§ **Set problem**: Reproduce the records. Keep every word exact and include no images.

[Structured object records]
* * *

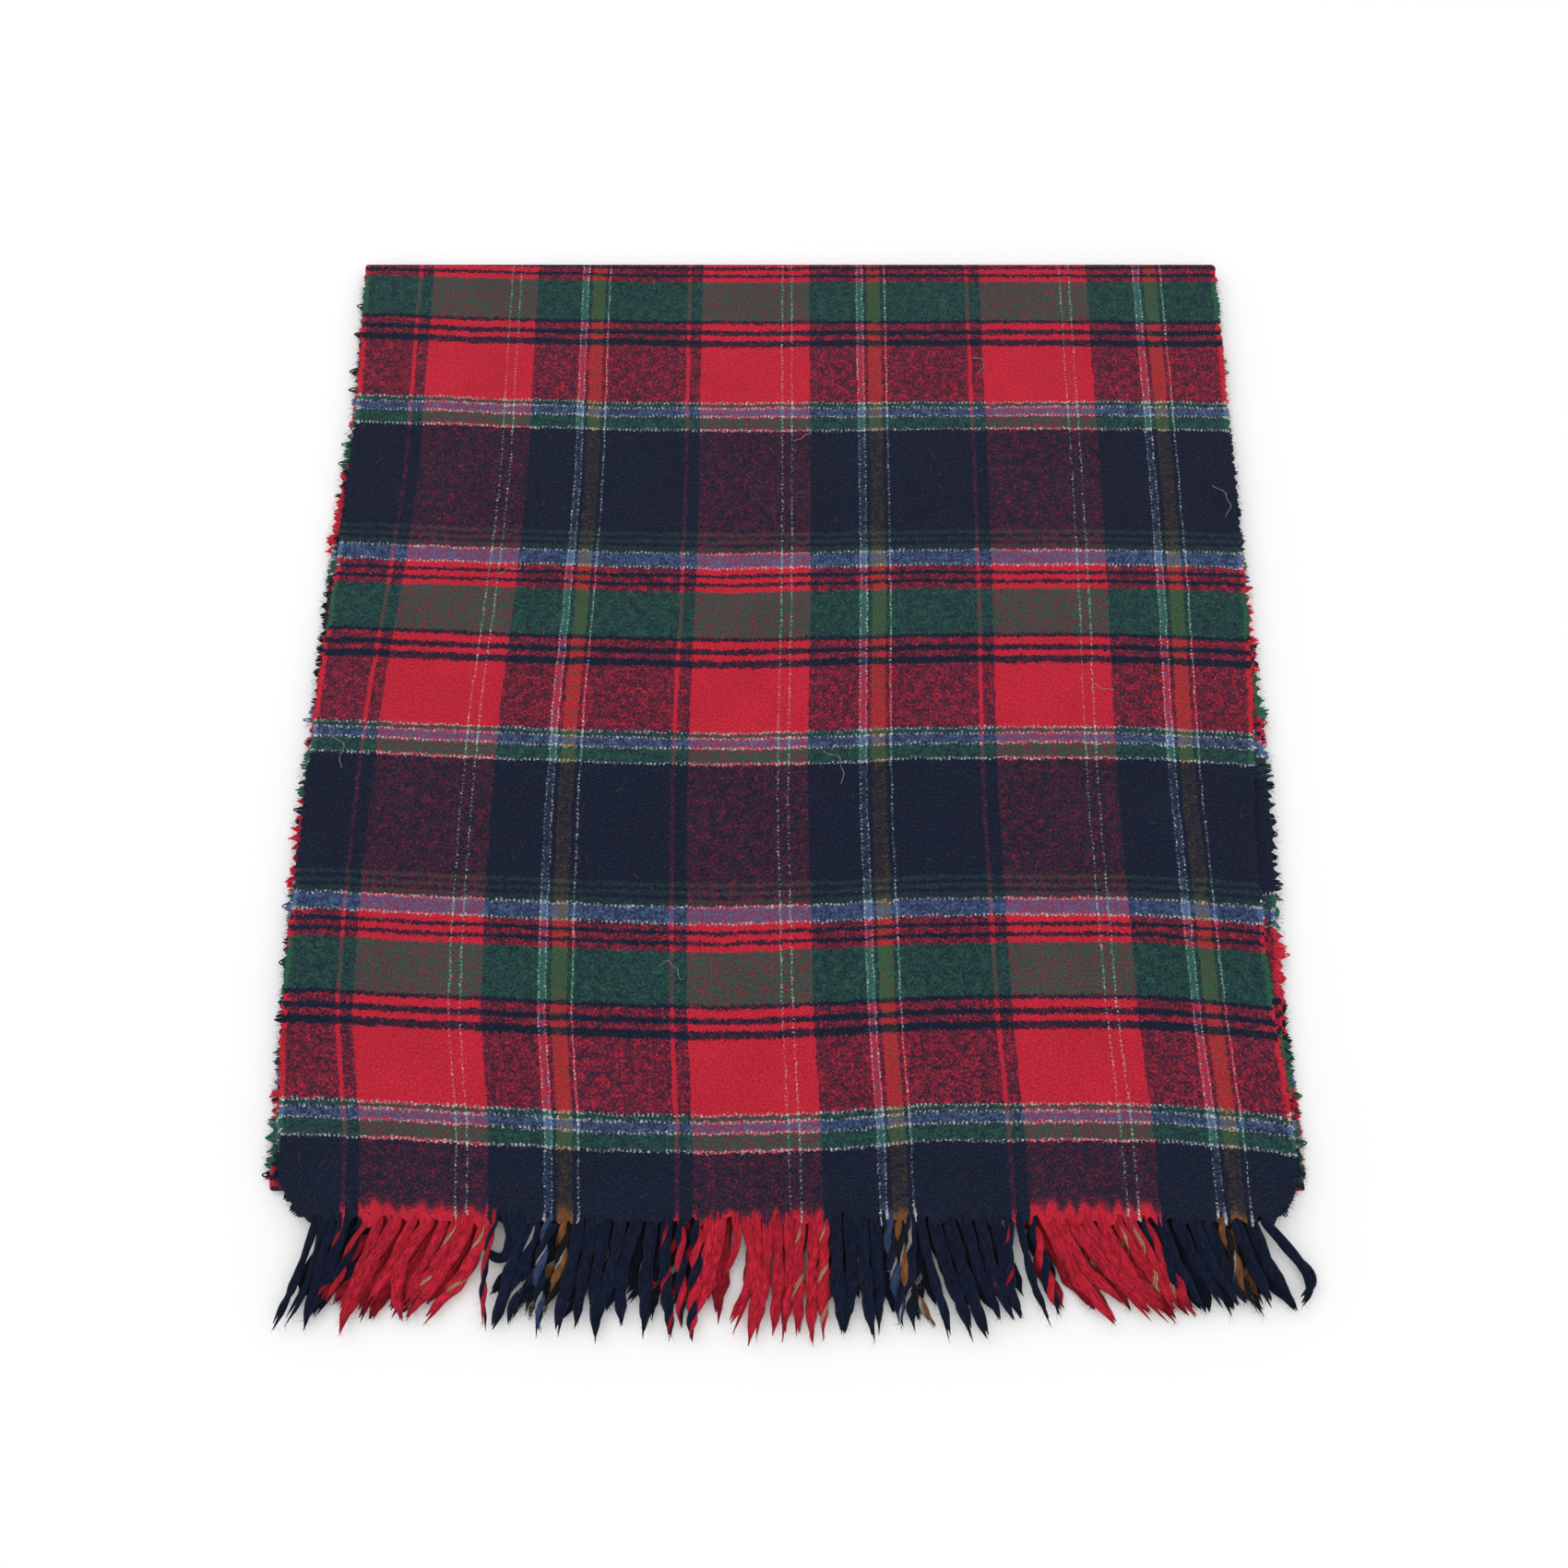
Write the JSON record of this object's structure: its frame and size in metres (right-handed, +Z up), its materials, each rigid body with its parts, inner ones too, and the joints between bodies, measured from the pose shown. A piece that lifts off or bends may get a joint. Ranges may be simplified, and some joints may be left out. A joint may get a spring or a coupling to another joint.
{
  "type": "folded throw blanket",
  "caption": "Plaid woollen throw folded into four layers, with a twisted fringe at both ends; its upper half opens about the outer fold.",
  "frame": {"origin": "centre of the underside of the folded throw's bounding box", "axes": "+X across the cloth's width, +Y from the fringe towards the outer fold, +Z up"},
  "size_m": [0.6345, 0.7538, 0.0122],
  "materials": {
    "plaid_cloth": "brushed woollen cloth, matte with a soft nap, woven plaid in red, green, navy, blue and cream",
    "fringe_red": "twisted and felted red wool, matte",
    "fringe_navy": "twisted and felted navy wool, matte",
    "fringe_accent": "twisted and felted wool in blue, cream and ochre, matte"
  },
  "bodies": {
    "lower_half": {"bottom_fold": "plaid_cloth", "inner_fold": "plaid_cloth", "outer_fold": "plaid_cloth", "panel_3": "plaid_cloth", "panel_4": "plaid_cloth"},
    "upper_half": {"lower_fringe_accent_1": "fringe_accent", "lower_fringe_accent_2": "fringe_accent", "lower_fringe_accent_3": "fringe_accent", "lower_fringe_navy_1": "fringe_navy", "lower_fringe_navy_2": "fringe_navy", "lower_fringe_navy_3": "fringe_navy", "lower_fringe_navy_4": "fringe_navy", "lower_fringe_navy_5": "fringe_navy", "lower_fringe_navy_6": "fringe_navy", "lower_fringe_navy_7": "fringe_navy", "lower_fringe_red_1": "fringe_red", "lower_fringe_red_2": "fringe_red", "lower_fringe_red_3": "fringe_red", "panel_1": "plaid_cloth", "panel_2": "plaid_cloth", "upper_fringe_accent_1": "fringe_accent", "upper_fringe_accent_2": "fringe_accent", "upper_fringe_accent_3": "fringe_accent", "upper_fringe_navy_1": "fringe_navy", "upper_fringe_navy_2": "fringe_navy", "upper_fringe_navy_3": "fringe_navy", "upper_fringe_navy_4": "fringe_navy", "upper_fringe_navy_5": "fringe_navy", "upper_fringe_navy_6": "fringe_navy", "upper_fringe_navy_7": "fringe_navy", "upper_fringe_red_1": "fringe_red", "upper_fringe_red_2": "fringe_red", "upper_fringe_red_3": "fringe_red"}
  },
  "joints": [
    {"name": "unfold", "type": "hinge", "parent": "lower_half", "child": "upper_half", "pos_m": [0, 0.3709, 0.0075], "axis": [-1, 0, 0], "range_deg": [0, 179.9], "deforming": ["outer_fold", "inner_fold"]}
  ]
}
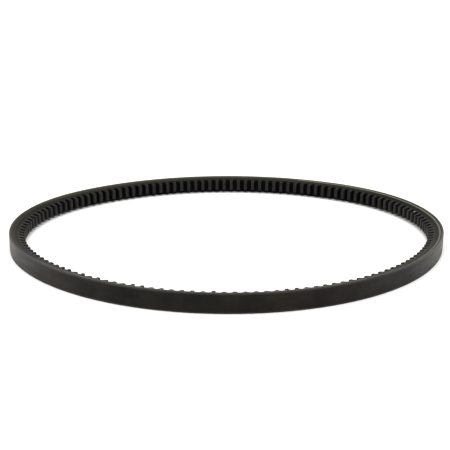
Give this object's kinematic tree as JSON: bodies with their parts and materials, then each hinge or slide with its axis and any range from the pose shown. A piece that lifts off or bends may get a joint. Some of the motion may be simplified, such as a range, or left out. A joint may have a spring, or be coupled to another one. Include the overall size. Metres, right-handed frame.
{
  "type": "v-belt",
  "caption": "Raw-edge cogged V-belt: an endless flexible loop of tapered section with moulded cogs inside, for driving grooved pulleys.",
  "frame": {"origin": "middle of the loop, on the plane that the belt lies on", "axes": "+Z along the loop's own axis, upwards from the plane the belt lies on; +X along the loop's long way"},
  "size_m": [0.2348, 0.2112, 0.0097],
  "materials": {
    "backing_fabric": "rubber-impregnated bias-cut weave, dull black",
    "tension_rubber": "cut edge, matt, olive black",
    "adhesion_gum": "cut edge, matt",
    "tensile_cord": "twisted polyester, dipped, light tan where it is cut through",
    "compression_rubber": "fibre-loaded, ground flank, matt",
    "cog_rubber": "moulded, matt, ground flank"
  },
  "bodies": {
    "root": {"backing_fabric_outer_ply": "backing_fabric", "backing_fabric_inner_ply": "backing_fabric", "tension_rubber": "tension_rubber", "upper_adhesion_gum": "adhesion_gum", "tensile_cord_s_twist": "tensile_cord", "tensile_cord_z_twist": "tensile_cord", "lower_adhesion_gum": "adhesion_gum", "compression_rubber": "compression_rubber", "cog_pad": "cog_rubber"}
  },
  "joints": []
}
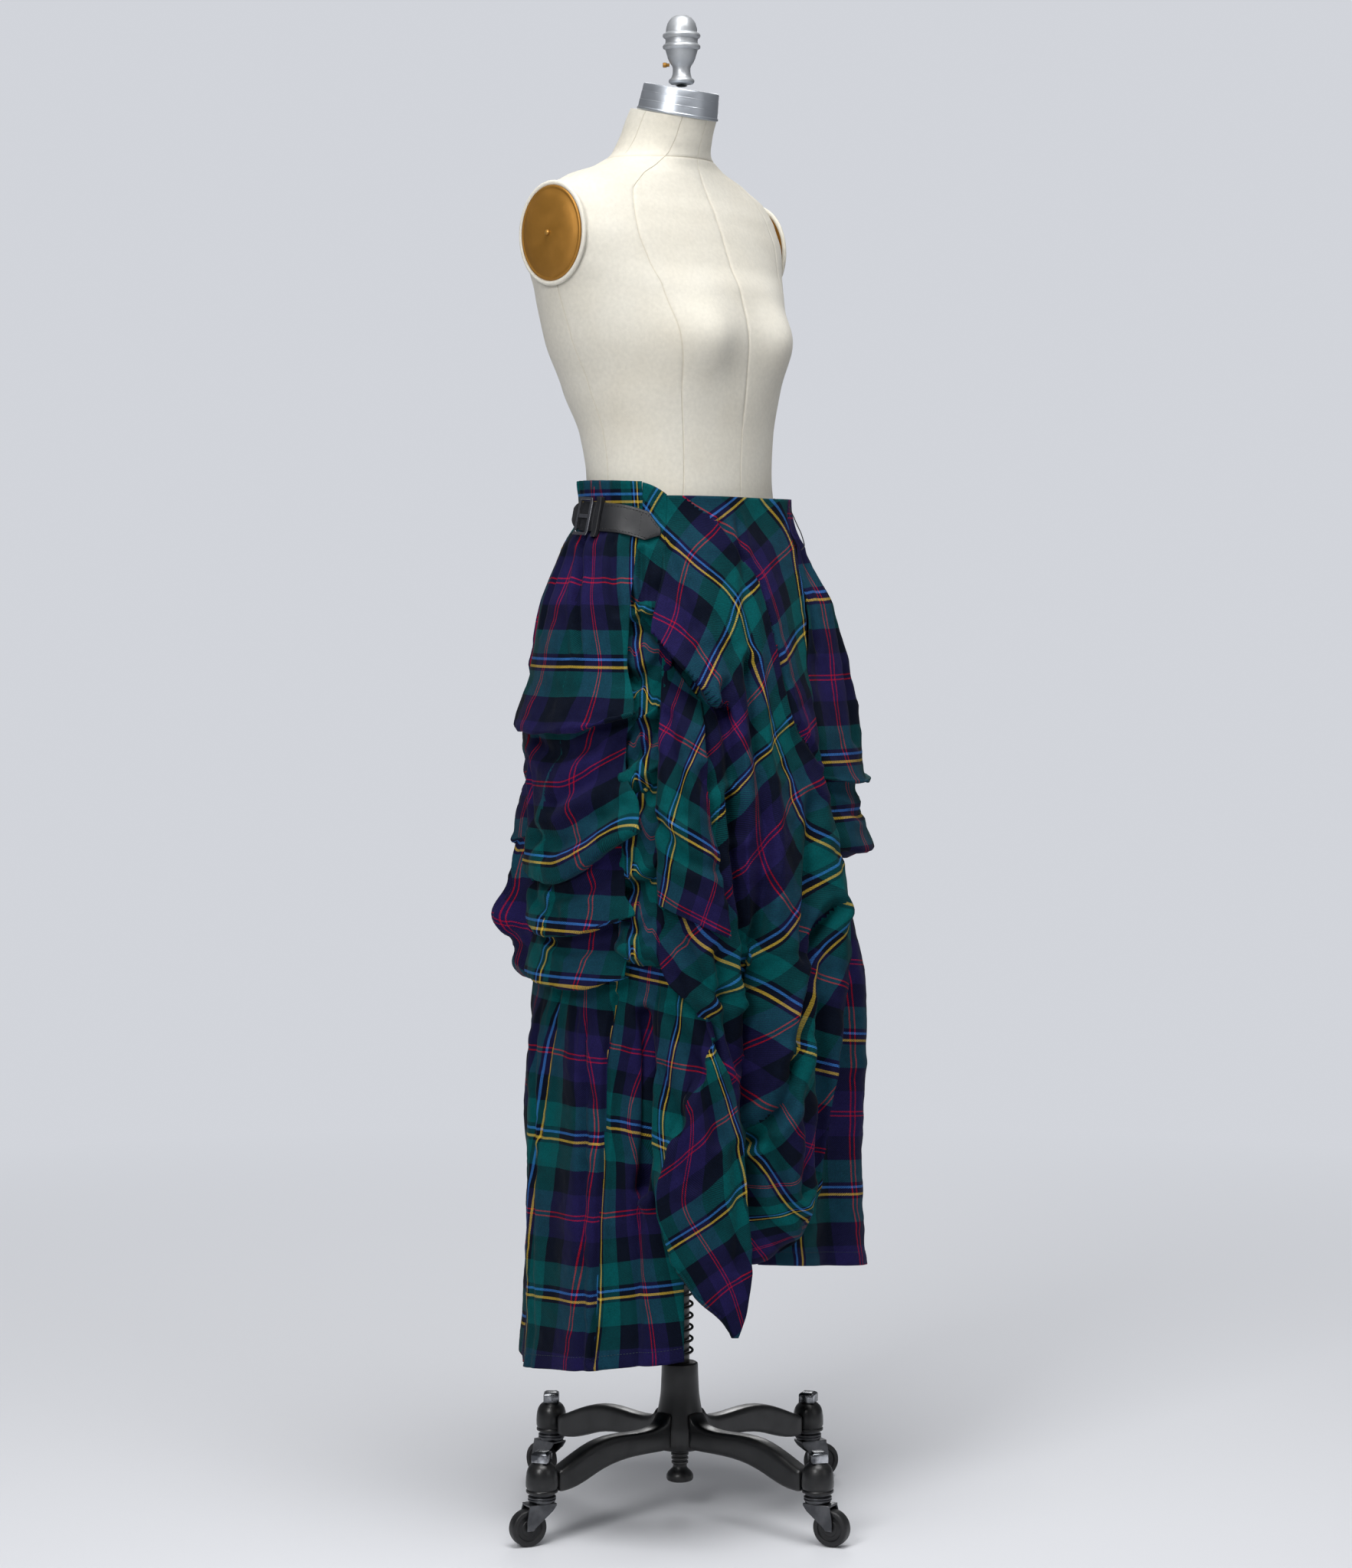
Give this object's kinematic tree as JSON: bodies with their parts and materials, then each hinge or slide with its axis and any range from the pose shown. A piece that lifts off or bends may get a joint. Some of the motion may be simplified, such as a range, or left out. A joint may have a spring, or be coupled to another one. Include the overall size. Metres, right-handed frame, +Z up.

* * *

§ **Response to this task**:
Write the JSON record of this object's structure: its frame and size in metres (right-handed, +Z up), its materials, each rigid body with its parts, inner ones too, and the joints between bodies, measured from the pose shown. A piece that lifts off or bends may get a joint. Ranges may be simplified, and some joints may be left out. A joint may get a spring or a coupling to another joint.
{
  "type": "folded throw blanket",
  "caption": "Plaid woollen throw folded into four layers, with a twisted fringe at both ends; its upper half opens about the outer fold.",
  "frame": {"origin": "centre of the underside of the folded throw's bounding box", "axes": "+X across the cloth's width, +Y from the fringe towards the outer fold, +Z up"},
  "size_m": [0.6345, 0.7538, 0.0122],
  "materials": {
    "plaid_cloth": "brushed woollen cloth, matte with a soft nap, woven plaid in red, green, navy, blue and cream",
    "fringe_red": "twisted and felted red wool, matte",
    "fringe_navy": "twisted and felted navy wool, matte",
    "fringe_accent": "twisted and felted wool in blue, cream and ochre, matte"
  },
  "bodies": {
    "lower_half": {"bottom_fold": "plaid_cloth", "inner_fold": "plaid_cloth", "outer_fold": "plaid_cloth", "panel_3": "plaid_cloth", "panel_4": "plaid_cloth"},
    "upper_half": {"lower_fringe_accent_1": "fringe_accent", "lower_fringe_accent_2": "fringe_accent", "lower_fringe_accent_3": "fringe_accent", "lower_fringe_navy_1": "fringe_navy", "lower_fringe_navy_2": "fringe_navy", "lower_fringe_navy_3": "fringe_navy", "lower_fringe_navy_4": "fringe_navy", "lower_fringe_navy_5": "fringe_navy", "lower_fringe_navy_6": "fringe_navy", "lower_fringe_navy_7": "fringe_navy", "lower_fringe_red_1": "fringe_red", "lower_fringe_red_2": "fringe_red", "lower_fringe_red_3": "fringe_red", "panel_1": "plaid_cloth", "panel_2": "plaid_cloth", "upper_fringe_accent_1": "fringe_accent", "upper_fringe_accent_2": "fringe_accent", "upper_fringe_accent_3": "fringe_accent", "upper_fringe_navy_1": "fringe_navy", "upper_fringe_navy_2": "fringe_navy", "upper_fringe_navy_3": "fringe_navy", "upper_fringe_navy_4": "fringe_navy", "upper_fringe_navy_5": "fringe_navy", "upper_fringe_navy_6": "fringe_navy", "upper_fringe_navy_7": "fringe_navy", "upper_fringe_red_1": "fringe_red", "upper_fringe_red_2": "fringe_red", "upper_fringe_red_3": "fringe_red"}
  },
  "joints": [
    {"name": "unfold", "type": "hinge", "parent": "lower_half", "child": "upper_half", "pos_m": [0, 0.3709, 0.0075], "axis": [-1, 0, 0], "range_deg": [0, 179.9], "deforming": ["outer_fold", "inner_fold"]}
  ]
}
Give this object's kinematic tree as JSON: bodies with their parts and materials, then each hinge or slide with its axis and any range from the pose shown. A piece that lifts off or bends may get a joint. Some of the motion may be simplified, such as a range, or left out. A joint may have a spring, or be coupled to another one. Include the overall size. Metres, right-handed frame.
{
  "type": "v-belt",
  "caption": "Raw-edge cogged V-belt: an endless flexible loop of tapered section with moulded cogs inside, for driving grooved pulleys.",
  "frame": {"origin": "middle of the loop, on the plane that the belt lies on", "axes": "+Z along the loop's own axis, upwards from the plane the belt lies on; +X along the loop's long way"},
  "size_m": [0.2348, 0.2112, 0.0097],
  "materials": {
    "backing_fabric": "rubber-impregnated bias-cut weave, dull black",
    "tension_rubber": "cut edge, matt, olive black",
    "adhesion_gum": "cut edge, matt",
    "tensile_cord": "twisted polyester, dipped, light tan where it is cut through",
    "compression_rubber": "fibre-loaded, ground flank, matt",
    "cog_rubber": "moulded, matt, ground flank"
  },
  "bodies": {
    "root": {"backing_fabric_outer_ply": "backing_fabric", "backing_fabric_inner_ply": "backing_fabric", "tension_rubber": "tension_rubber", "upper_adhesion_gum": "adhesion_gum", "tensile_cord_s_twist": "tensile_cord", "tensile_cord_z_twist": "tensile_cord", "lower_adhesion_gum": "adhesion_gum", "compression_rubber": "compression_rubber", "cog_pad": "cog_rubber"}
  },
  "joints": []
}
Give this object's kinematic tree as JSON: bodies with their parts and materials, then each hinge or slide with its axis and any range from the pose shown. A piece that lifts off or bends may get a joint. Some of the motion may be simplified, such as a range, or left out. A joint may have a spring, or be coupled to another one. Include the overall size. Metres, right-handed frame, +Z up.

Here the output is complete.